The judgment coming is the same whoever we are. But ‘our’ asses are no more worthy than ‘theirs’, and ‘theirs’ are no more worthless than ‘ours’ in the eyes of God: “In the midst of the prophets’ announcements about God’s judgment we also find promises about mercy and grace. Isaiah quotes God, saying, ‘Come… though your sins are like scarlet, they shall be as white as snow’ (chap. 1).

“Justice and mercy hold hands, they kiss, they belong together in the age to come, an age that is complex, earthy, participatory, and free from all death, destruction, and despair.”

FOREVER!!!

Heh! Yeah he means forever here, not not-forever (or whatever) back when he doesn’t want forever to mean forever when talking about hell.

Having complained about his cheating overreach there, though, I will add that I’m actually glad to see many more people underlining these next two portions than who underlined that cheating overreach I complained about earlier (where the phrase “personal relationship” never appears in the Bible.)

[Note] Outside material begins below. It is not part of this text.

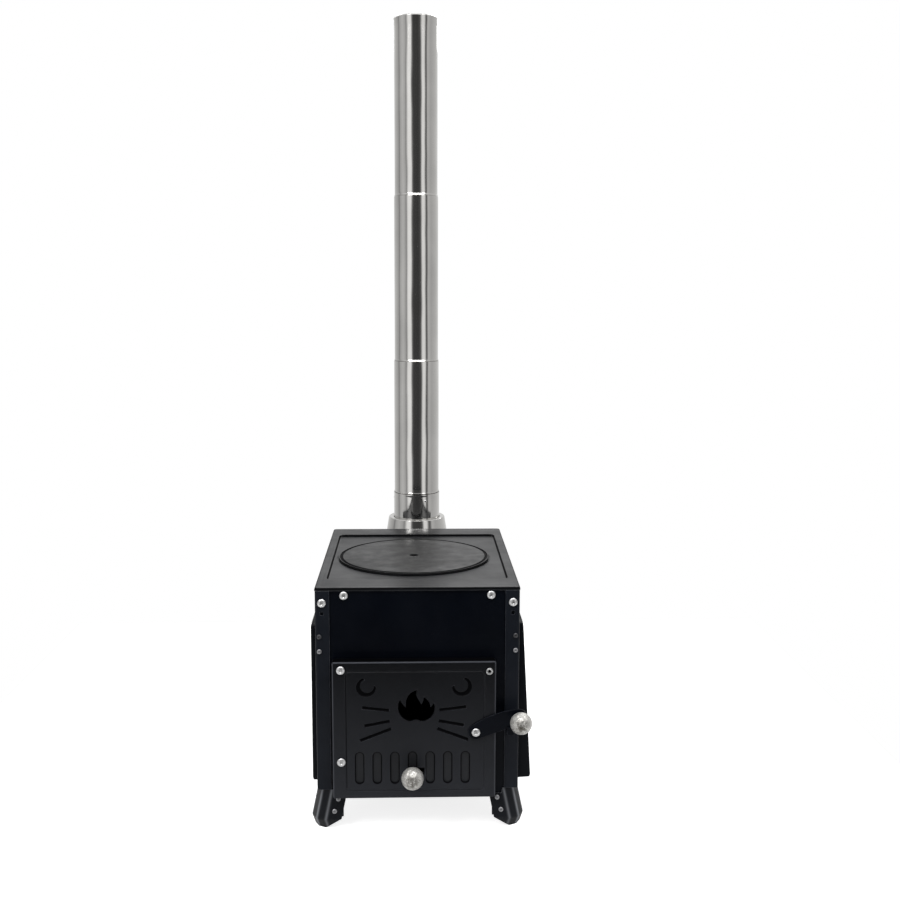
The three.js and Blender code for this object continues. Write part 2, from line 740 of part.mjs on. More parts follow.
// The pressed ornament beside the flame, the same on both sides of the door's middle.
function ornamentShapes() {
  const shapes = [];
  const flameZ = doorTop - flameDrop;
  for (const side of Object.values(sides)) {
    const x = doorShift + side * (doorWidth / 2 - crescent.inset);
    const opening = Math.PI / 2 + side * 0.6;
    shapes.push(crescentShape(x, doorTop - crescent.drop, crescent.radius, opening));
    for (const ray of rays) {
      const inner = [doorShift + side * ray.inner[0], flameZ + ray.inner[1]];
      const outer = [doorShift + side * ray.outer[0], flameZ + ray.outer[1]];
      shapes.push(strokeShape(inner, outer, rayWidth.inner, rayWidth.outer));
    }
  }
  return shapes;
}

// Places of the air slots, left to right.
const slotXs = Array.from({ length: slotCount }, (_, i) => slotMiddle + (i - (slotCount - 1) / 2) * slotPitch);

const hingeZs = {
  upper: doorTop - hingeScrewDrops.upper - hingeKnuckleHeight / 2,
  lower: doorTop - hingeScrewDrops.lower - hingeKnuckleHeight / 2,
};

function doorPanel() {
  const outer = block([doorLeft, doorRight], [doorFront, doorBack], [doorBottom, doorTop]);
  const hollow = block(
    [doorLeft + sheet, doorRight - sheet],
    [doorInner, doorBack + overcut],
    [doorBottom + sheet, doorTop - sheet],
  );
  const face = [doorFront - overcut, doorInner + weld];
  const stemRoom = stemRadius + 0.5;
  const through = [
    upright(flameShape(doorShift + 2, doorTop - flameDrop), ...face, 5),
    ...slotXs.map((x) => upright(obround(x, slotZ, slotWidth, slotHeight), ...face, 4)),
    // Cross slot that the damper knob's stem runs in.
    block([slotMiddle - stemRoom, slotMiddle + damperTravel + stemRoom], face, [knobZ - stemRoom, knobZ + stemRoom]),
  ];
  const pressed = ornamentShapes().map((shape) => upright(shape, doorFront - overcut, doorFront + grooveDepth, 4));
  // Pressed line just inside the door's edge.
  const borderLine = (inset, corner) =>
    roundedRect(
      doorLeft + border.side + inset,
      doorRight - border.side + borderShift.x - inset,
      doorBottom + border.side - borderShift.bottom + inset,
      doorTop - border.side + borderShift.top - inset,
      corner,
    );
  const line = borderLine(0, border.corner);
  line.holes.push(borderLine(border.width, border.corner - 0.75 * border.width));
  pressed.push(upright(line, doorFront - overcut, doorFront + border.depth, 3));
  // The left wall swings across the hinge brackets and, under the body, past a leg's tab.
  const wallNotch = (y, z) => block([doorLeft - weld, doorLeft + sheet + weld], [y, doorBack + overcut], z);
  const notches = Object.values(hingeZs).map((z) =>
    wallNotch(doorInner + 2 * seat, [z - hingeFootHeight - 1, z + hingeKnuckleHeight + 0.5]),
  );
  notches.push(wallNotch(doorBack - doorRelief, [doorBottom - overcut, legHeight + weld]));
  const holes = [
    ...Object.values(hingeScrewDrops).map((drop) =>
      screwHole(doorLeft + hingeScrewInset, doorTop - drop, doorFront, doorInner),
    ),
    screwHole(latchX, latchZ, doorFront, doorInner),
    drill(doorRight - eyelet.inset, doorTop - eyelet.drop, eyelet.bore + 1, doorFront, doorInner),
  ];
  const cuts = [hollow, ...through, ...pressed, ...notches].map(solid);
  return geometryOf(subtractAll(solid(outer), [...cuts, ...holes]));
}

// A hollow rivet.
function doorEyelet() {
  const tube = eyelet.bore + eyelet.wall;
  const back = -doorFace - seat;
  const rear = back - eyelet.rise;
  const front = seat + eyelet.rise;
  const profile = [
    [eyelet.bore, rear],
    [eyelet.flange, rear],
    [eyelet.flange, back],
    [tube, back],
    [tube, seat],
    [eyelet.flange, seat],
    [eyelet.flange - eyelet.wall, front],
    [eyelet.bore, front],
    [eyelet.bore, rear],
  ];
  return turnedForward(profile, doorRight - eyelet.inset, doorFront, doorTop - eyelet.drop);
}

add("door_panel", doorPanel(), doorPaint);
add("door_eyelet", doorEyelet(), zinc);

// Door half of a hinge: a leaf inside the door, rolled to a knuckle on the pin.
function doorHinge(z) {
  const tall = [z, z + hingeKnuckleHeight];
  const leafFront = doorInner + seat;
  const leafLeft = doorLeft + sheet + seat;
  const barrel = turned(
    ring(hingePin.radius + hingePinPlay, hingeKnuckleRadius, tall[0], tall[1]),
    hingeX,
    hingeY,
    smallSteps,
  );
  const boreFront = hingeY - hingePin.radius - hingePinPlay;
  const leaf = solid(block([leafLeft, leafLeft + hingeLeaf], [leafFront, leafFront + sheet], tall));
  const root = solid(block([hingeX - hingeRib.leaf, hingeX + hingeRib.leaf], [leafFront, boreFront - seat], tall));
  const whole = solid(barrel).add(leaf).add(root);
  const screwZ = z + hingeKnuckleHeight / 2;
  return geometryOf(
    whole.subtract(screwHole(doorLeft + hingeScrewInset, screwZ, leafFront, leafFront + sheet)),
  );
}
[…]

“To say it again, eternal life is less about a kind of time that starts when we die, and more about a quality and vitality of life lived now in connection to God.” (1042 highlighters there.)

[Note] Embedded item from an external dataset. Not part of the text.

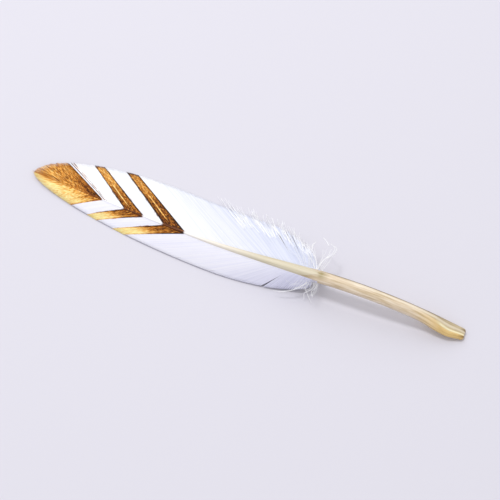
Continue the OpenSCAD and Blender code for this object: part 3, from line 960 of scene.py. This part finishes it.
# ---------------------------------------------------------------------------------------------
# Stage
# ---------------------------------------------------------------------------------------------
AZIMUTH, ELEVATION = math.radians(20.6), math.radians(62.4)
DISTANCE = 0.560
TARGET = Vector((0.00282, -0.00287, 0.004))
LENS, SENSOR = 106.06, 36.0
FLOOR_HALF = 1.5
# Name, place, diameter and power of each softbox.
SOFTBOXES = (
    ("softbox_key", (-0.32, 0.17, 1.2), 0.24, 5.6),
    ("softbox_back", (-0.45, 0.75, 0.7), 0.9, 2.6),
)
ROOM_LIGHT = 0.74


def make_camera():
    back = Vector((
        math.sin(AZIMUTH) * math.cos(ELEVATION),
        -math.cos(AZIMUTH) * math.cos(ELEVATION),
        math.sin(ELEVATION),
    ))
    data = bpy.data.cameras.new("camera")
    data.lens = LENS
    data.sensor_width = SENSOR
    data.clip_start = 0.01
    camera = bpy.data.objects.new("camera", data)
    camera.location = TARGET + DISTANCE * back
    camera.rotation_euler = back.to_track_quat("Z", "Y").to_euler()
    bpy.context.scene.collection.objects.link(camera)
    bpy.context.scene.camera = camera


def area_light(name, place_at, size, power):
    data = bpy.data.lights.new(name, "AREA")
    data.shape = "DISK"
    data.size = size
    data.energy = power
    lamp = bpy.data.objects.new(name, data)
    lamp.location = place_at
    lamp.rotation_euler = Vector(place_at).to_track_quat("Z", "Y").to_euler()
    bpy.context.scene.collection.objects.link(lamp)


def make_stage():
    mesh = bpy.data.meshes.new("floor")
    half = FLOOR_HALF
    corners = [(-half, -half, 0), (half, -half, 0), (half, half, 0), (-half, half, 0)]
    mesh.from_pydata(corners, [], [(0, 1, 2, 3)])
    mesh.materials.append(floor_material())
    floor = bpy.data.objects.new("floor", mesh)
    bpy.context.scene.collection.objects.link(floor)
    for softbox in SOFTBOXES:
        area_light(*softbox)
    world = bpy.data.worlds.new("studio")
    world.use_nodes = True
    room = world.node_tree.nodes["Background"]
    room.inputs["Color"].default_value = (1.0, 1.0, 1.0, 1.0)
    room.inputs["Strength"].default_value = ROOM_LIGHT
    bpy.context.scene.world = world
    bpy.context.scene.view_settings.view_transform = "Standard"


# Painted shade: the narrow vane slopes away from the key light, so its whites are set darker and more
# lavender than the wide vane's, and only it gets the painted shadow line at its edge.
whites = {
    WIDE: white_barb_material(
        "barb_white_wide",
        (srgb(233, 237, 248), srgb(250, 250, 254)),
        (srgb(200, 205, 228), srgb(220, 224, 242)),
        fade=(8, 52),
        edge_shade=0.0,
    ),
    NARROW: white_barb_material(
        "barb_white_narrow_shaded",
        (srgb(234, 234, 251), srgb(245, 244, 254)),
        (srgb(210, 210, 234), srgb(225, 225, 247)),
        fade=(9, 25),
        edge_shade=0.8,
    ),
}
make_vanes(whites, gold_barb_material())
make_rachis(rachis_material())
make_calamus(horn_material())
make_down(down_material())
for node, material in (("rachis_pith", pith_material()), ("pulp_caps", pulp_material())):
    body = bpy.data.objects[node]
    body.data.materials.clear()
    body.data.materials.append(material)
make_camera()
make_stage()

“Eternal life doesn’t start when we die; it starts now. It’s not about a life that begins at death; it’s about experiencing the kind of life now that can endure and survive even death.” (985 highlighters.)

There, by the way, is one of his few obscure references to something I thought he should have brought out far more strongly: those who have eonian life now still die; and still are transformed after death. Thanks to the One Who Himself is the Resurrection and the Life!

I like how Rob puts it near this (and toward the end of this chapter). Even though we may have eonian life now, in this life, it’s still like trying to play a piano with oven mitts. Or trying to embrace our lover with a hazmat suit. (I thought that one was especially appropriate!) Or like trying to have a detailed conversation about complex emotions, but we’re underwater. Or like trying to taste the 32 different spices in curry, but our mouth is filled with gravel.